Early Care and Education (ECE)

Last week in Denver: The Campaign for Grade-Level Reading

The Campaign for Grade-Level Reading (GLR) returned to its home-base in Denver last week. Established in June 2012, the GLR campaign was founded with the coveted title of All-America City, with 124 communities signing on as Charter Members of the GLR Community Network. Last week, June 13-14, the 2017 Funders Huddle gathered local, state, and national funders in support of early literacy. For the remainder of that week, hundreds of civic and community leaders, public officials, and educators from across the states came together to celebrate the 2017 All-America City Awards – the oldest and most prestigious community recognition in America.

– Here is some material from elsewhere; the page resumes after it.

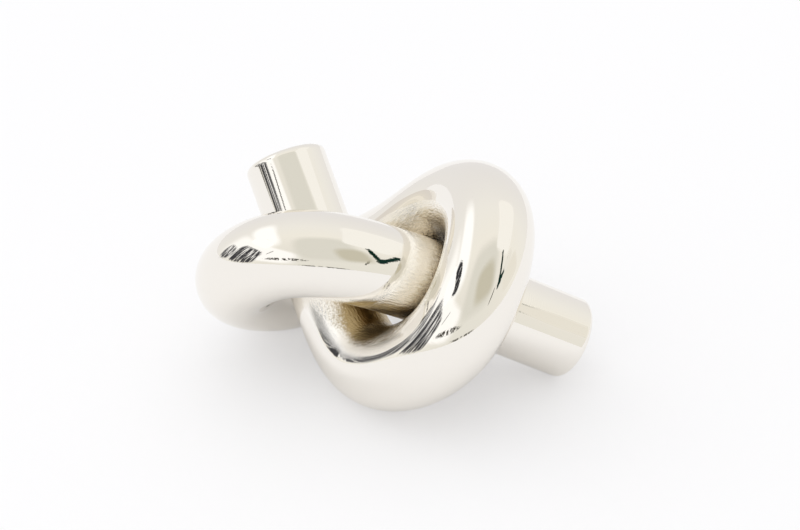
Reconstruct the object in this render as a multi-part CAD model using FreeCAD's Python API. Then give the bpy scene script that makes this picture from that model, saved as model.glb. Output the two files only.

In 2012, GLR encouraged Colorado to initiate its own READ Act and work toward achieving the goal of having 90% of students ready at or above grade level by third grade. The concept to achieve this goal was simple: identify students entering kindergarten behind and get those kids back on track before third grade by expending $33 million a year on professional development and literacy coaches. After having this program in Colorado for the past four years, the results have been painfully insignificant. As such, GLR has revised its strategy to achieve a larger impact across the state, with the ultimate goal of increasing literacy among young learners. The campaign’s newly devised plan is threefold:

1- Teach parents how to teach their infants to be school-ready
2- Support parents in overcoming obstacles that contribute to chronic absenteeism
3- Encourage learning to occur during summer months, a time when students may regress

Today, we still do not know of any single program that, on its own, is sufficiently powerful to close the reading proficiency gap by even one standard deviation, let alone two, at a population level — even over time, and even if fully scaled up.